===== EXERCISE MATERIAL =====

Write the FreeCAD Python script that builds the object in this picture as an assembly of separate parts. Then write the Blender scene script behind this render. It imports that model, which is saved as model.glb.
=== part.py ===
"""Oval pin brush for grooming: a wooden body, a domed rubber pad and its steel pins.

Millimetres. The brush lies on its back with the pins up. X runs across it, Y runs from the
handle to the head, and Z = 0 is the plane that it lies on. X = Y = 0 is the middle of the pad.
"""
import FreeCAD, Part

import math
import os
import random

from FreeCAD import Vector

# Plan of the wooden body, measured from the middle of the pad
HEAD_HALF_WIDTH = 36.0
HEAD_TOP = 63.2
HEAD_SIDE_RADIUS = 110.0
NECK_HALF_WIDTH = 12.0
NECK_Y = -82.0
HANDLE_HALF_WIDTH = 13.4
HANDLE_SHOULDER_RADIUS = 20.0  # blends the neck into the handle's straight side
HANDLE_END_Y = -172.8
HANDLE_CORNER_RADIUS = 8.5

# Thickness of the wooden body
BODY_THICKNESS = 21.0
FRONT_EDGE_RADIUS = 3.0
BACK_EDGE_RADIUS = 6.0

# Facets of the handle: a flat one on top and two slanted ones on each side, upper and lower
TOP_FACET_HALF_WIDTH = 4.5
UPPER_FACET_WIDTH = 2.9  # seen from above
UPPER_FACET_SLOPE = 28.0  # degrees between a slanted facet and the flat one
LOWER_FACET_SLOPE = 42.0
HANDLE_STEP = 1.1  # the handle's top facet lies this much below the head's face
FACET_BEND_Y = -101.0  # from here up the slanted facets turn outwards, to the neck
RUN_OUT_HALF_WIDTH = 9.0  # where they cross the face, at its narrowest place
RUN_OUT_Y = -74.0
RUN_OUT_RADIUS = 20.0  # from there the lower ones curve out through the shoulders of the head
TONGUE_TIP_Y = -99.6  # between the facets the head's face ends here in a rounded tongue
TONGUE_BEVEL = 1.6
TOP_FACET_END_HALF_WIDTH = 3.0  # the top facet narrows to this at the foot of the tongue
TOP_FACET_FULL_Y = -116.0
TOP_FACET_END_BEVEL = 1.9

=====
===== EXERCISE MATERIAL =====

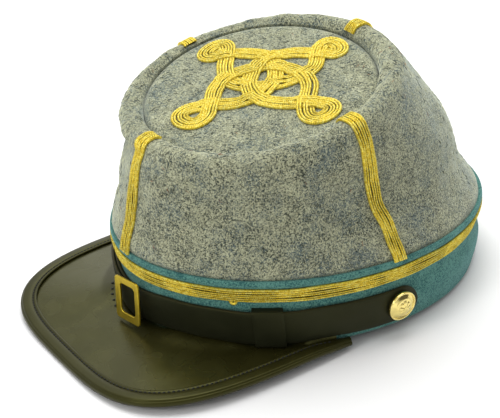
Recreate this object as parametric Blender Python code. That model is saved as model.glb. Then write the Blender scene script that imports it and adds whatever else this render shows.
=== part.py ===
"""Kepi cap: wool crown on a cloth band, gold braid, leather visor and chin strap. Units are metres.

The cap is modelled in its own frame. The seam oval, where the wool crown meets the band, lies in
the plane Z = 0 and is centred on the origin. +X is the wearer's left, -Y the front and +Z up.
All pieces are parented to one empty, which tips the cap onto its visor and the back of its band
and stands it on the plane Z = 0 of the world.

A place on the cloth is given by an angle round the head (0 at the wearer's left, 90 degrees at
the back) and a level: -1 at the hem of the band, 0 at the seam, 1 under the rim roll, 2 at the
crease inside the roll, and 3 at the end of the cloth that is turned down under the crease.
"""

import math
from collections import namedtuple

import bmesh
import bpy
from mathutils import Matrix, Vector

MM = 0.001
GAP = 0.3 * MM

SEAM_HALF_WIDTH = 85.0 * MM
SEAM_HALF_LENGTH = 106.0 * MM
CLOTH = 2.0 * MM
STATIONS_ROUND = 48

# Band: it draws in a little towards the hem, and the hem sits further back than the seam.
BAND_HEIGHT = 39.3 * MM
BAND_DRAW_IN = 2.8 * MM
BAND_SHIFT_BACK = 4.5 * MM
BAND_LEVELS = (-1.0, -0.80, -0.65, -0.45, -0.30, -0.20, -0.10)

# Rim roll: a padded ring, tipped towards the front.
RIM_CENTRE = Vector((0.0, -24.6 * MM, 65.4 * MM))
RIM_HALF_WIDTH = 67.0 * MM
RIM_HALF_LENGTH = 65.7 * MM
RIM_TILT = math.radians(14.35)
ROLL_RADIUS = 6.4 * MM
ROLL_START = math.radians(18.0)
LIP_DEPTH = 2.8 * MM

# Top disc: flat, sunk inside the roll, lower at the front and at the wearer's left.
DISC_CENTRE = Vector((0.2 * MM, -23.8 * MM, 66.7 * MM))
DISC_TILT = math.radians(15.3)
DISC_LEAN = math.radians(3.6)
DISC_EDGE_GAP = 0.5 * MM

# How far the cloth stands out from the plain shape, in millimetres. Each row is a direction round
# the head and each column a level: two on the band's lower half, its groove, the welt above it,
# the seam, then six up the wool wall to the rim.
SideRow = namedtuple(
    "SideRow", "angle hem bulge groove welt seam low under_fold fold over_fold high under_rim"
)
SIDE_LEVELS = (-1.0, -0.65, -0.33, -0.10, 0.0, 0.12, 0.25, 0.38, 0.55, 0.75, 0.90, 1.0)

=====
===== EXERCISE MATERIAL =====

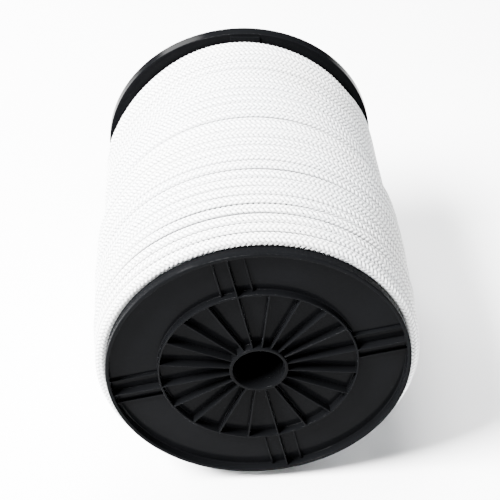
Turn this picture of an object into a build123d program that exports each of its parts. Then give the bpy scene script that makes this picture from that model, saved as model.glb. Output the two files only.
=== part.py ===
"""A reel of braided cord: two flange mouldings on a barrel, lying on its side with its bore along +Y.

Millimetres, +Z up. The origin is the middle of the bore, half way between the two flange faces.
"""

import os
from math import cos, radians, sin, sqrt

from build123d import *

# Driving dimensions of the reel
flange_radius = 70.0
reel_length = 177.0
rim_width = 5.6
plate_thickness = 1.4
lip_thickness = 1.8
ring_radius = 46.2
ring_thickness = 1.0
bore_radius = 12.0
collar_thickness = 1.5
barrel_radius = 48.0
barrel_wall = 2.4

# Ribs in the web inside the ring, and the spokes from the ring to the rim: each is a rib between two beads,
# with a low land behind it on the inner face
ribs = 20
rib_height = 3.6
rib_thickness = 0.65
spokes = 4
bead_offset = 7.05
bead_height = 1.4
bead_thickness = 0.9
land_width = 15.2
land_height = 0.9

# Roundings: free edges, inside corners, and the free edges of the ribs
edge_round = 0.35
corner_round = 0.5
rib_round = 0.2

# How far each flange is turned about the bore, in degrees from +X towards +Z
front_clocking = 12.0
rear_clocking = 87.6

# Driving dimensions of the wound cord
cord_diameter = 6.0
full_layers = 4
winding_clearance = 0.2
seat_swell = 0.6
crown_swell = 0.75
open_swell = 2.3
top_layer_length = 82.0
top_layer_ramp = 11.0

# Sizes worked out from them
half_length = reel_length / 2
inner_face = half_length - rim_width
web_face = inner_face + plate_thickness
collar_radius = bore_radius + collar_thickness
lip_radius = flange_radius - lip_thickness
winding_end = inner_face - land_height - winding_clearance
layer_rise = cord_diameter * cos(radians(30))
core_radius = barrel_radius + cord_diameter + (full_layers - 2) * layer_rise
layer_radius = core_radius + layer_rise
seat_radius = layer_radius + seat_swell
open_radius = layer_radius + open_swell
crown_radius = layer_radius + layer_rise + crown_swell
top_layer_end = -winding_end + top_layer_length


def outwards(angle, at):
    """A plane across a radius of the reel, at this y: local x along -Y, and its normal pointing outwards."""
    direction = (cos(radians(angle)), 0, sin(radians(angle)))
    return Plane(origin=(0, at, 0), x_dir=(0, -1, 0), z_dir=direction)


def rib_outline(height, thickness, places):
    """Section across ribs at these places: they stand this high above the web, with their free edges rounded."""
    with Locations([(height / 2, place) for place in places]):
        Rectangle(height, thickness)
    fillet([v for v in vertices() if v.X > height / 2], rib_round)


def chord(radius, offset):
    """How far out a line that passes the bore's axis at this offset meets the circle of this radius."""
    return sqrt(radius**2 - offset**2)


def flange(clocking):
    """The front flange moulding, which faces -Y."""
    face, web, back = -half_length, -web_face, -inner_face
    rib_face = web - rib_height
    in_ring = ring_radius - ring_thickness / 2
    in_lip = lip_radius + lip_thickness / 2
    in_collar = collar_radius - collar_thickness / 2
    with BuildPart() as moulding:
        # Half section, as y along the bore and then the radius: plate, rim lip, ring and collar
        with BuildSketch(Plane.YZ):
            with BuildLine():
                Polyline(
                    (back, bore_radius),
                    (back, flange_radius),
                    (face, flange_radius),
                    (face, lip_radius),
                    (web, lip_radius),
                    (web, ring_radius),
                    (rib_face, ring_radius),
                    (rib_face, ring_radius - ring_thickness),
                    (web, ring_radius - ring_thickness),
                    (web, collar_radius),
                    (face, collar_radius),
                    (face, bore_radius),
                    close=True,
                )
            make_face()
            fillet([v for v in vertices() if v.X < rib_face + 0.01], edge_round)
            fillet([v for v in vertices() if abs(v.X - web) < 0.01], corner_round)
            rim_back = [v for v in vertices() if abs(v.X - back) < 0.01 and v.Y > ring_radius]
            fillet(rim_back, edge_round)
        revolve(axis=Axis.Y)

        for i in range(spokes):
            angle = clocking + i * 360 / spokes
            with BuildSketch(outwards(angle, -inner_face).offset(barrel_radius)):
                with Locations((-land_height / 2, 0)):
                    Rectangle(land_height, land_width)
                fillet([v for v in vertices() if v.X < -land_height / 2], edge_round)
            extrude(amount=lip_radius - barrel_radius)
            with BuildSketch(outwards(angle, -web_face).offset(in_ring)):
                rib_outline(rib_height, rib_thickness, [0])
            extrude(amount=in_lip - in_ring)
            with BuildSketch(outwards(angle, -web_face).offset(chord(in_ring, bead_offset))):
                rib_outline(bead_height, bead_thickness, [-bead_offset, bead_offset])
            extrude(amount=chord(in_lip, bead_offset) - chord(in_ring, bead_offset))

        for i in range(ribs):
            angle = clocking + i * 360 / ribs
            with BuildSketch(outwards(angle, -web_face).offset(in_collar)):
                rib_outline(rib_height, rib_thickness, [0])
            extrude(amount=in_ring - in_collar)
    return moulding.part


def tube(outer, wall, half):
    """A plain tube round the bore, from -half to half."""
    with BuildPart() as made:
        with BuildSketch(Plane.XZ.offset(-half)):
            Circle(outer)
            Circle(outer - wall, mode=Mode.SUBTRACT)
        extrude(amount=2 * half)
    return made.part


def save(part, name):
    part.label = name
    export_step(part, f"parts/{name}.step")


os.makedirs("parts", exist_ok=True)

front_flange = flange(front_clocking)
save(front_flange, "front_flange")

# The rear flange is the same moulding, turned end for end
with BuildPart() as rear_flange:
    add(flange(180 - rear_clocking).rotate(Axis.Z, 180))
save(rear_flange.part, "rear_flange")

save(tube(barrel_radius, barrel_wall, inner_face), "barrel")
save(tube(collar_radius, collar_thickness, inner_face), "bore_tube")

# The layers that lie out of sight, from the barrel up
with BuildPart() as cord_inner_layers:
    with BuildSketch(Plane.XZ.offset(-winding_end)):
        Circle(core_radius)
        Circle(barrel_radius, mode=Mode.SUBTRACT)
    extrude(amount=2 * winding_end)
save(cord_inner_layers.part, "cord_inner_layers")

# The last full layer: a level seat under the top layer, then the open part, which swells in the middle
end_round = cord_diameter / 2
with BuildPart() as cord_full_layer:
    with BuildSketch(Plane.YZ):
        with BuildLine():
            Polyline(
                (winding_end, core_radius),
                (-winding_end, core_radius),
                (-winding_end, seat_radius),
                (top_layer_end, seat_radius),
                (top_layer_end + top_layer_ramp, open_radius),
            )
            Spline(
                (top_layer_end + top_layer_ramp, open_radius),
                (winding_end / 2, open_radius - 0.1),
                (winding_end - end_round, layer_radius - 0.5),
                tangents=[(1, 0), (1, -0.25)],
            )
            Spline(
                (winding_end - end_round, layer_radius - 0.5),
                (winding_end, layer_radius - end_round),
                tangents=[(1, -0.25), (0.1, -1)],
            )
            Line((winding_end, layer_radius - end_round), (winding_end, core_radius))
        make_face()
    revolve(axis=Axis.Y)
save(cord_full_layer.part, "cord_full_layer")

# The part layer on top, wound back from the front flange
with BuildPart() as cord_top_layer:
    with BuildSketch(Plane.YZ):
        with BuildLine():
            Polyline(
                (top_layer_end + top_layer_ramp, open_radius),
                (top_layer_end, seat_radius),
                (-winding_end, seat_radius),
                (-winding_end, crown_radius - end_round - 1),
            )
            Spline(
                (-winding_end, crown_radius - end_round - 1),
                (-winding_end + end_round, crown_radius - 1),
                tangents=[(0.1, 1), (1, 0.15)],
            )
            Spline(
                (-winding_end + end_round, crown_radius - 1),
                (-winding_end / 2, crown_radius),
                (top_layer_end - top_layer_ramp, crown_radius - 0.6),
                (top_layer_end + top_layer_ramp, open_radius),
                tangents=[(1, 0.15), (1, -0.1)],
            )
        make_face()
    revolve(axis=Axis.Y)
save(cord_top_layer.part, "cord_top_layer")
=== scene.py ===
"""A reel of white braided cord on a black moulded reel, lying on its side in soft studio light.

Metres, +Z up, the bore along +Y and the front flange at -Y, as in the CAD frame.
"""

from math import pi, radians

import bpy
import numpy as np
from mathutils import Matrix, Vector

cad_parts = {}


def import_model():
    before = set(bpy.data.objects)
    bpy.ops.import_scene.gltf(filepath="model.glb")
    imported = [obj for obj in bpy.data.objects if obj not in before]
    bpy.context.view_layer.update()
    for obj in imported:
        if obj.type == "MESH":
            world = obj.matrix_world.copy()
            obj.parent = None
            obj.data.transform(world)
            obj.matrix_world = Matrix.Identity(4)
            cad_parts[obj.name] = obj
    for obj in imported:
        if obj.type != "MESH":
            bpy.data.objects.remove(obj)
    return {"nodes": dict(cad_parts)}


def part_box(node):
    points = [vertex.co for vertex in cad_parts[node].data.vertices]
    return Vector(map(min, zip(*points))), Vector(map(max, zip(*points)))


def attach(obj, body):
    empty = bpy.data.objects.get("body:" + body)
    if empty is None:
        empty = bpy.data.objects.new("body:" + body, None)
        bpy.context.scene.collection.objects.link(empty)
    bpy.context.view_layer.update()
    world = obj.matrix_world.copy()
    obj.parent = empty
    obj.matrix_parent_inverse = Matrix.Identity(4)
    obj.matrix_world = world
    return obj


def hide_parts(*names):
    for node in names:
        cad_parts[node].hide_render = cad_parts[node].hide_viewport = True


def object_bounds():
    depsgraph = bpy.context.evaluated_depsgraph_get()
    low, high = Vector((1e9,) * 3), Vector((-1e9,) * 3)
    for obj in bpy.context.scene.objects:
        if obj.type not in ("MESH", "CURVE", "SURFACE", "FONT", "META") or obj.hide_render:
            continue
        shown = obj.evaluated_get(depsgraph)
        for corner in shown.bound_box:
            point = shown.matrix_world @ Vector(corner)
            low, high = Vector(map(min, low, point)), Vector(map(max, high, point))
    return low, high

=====

* REQUIREMENT:
Exactly as written, return the lines from the line containing "Write the FreeCAD" through the line containing "from FreeCAD import Vector", both included.

* ANSWER FOR THIS EXERCISE:
Write the FreeCAD Python script that builds the object in this picture as an assembly of separate parts. Then write the Blender scene script behind this render. It imports that model, which is saved as model.glb.
=== part.py ===
"""Oval pin brush for grooming: a wooden body, a domed rubber pad and its steel pins.

Millimetres. The brush lies on its back with the pins up. X runs across it, Y runs from the
handle to the head, and Z = 0 is the plane that it lies on. X = Y = 0 is the middle of the pad.
"""
import FreeCAD, Part

import math
import os
import random

from FreeCAD import Vector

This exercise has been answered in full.